Abstract

We examine tense variation in the complicating portion of unreflecting narratives of past personal experience in Australian English (AusE). Previous research has shown that the simple past tense (PT), historical present (HP) and historical present perfect (HPP) alternate innovatively in performed AusE narratives, enabling speakers to foreground pivotal events in the story. However, little is known about the sociolinguistic factors constraining tense variation more generally. Foregrounding is mostly performed by the HP in American English and by the HP and the HPP amongst working class London preteens. We provide a multivariate analysis of the sociolinguistic factors contributing to tense choice in the complicating clauses of 100 narratives of past personal experience collected in Perth in 2011/2012 and told by 38 high school- and university-educated native speakers of Anglo-Celtic AusE, aged 12–62. Multivariate analysis using Goldvarb X reveals that the PT is consistently favoured in complicating action clauses, as per its unmarked function in narrative, while the HPP is used minimally (1% (9/678)).
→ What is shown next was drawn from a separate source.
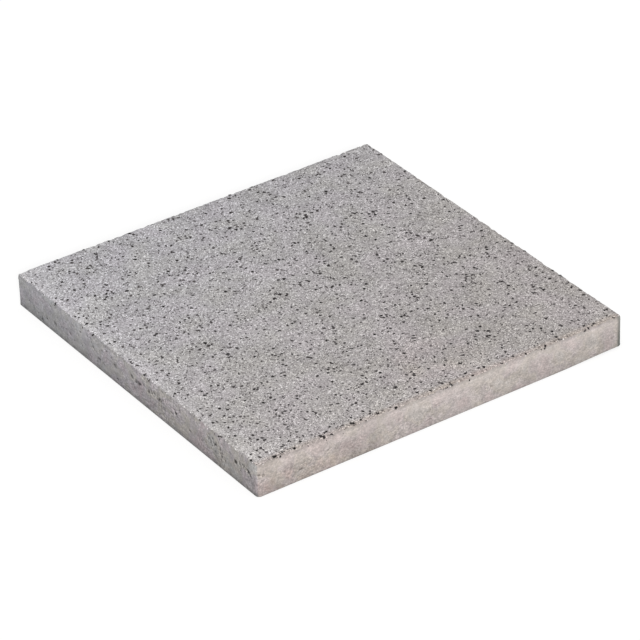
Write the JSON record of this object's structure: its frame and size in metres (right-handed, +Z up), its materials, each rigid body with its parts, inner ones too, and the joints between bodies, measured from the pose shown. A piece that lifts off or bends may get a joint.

Foregrounding in our narrative corpus is significantly constrained by speaker age. The PT dominates in the 36–62 cohort (89%). The HP is significantly favoured with quotative verbs by speakers aged 12–28 (0.66). Our cross-generational results indicate that AusE narrative style has undergone significant changes in line with Rodríguez Louro's contentions on the reorganization of the AusE quotative system. Namely, the rise of quotation amongst youth (notably the upsurge of quotative be like) is crucially intertwined with the use of the HP to foreground pivotal events in conversational narrative. The apparent time perspective afforded by our methodology shows that the HP has systematically encroached on AusE story-telling.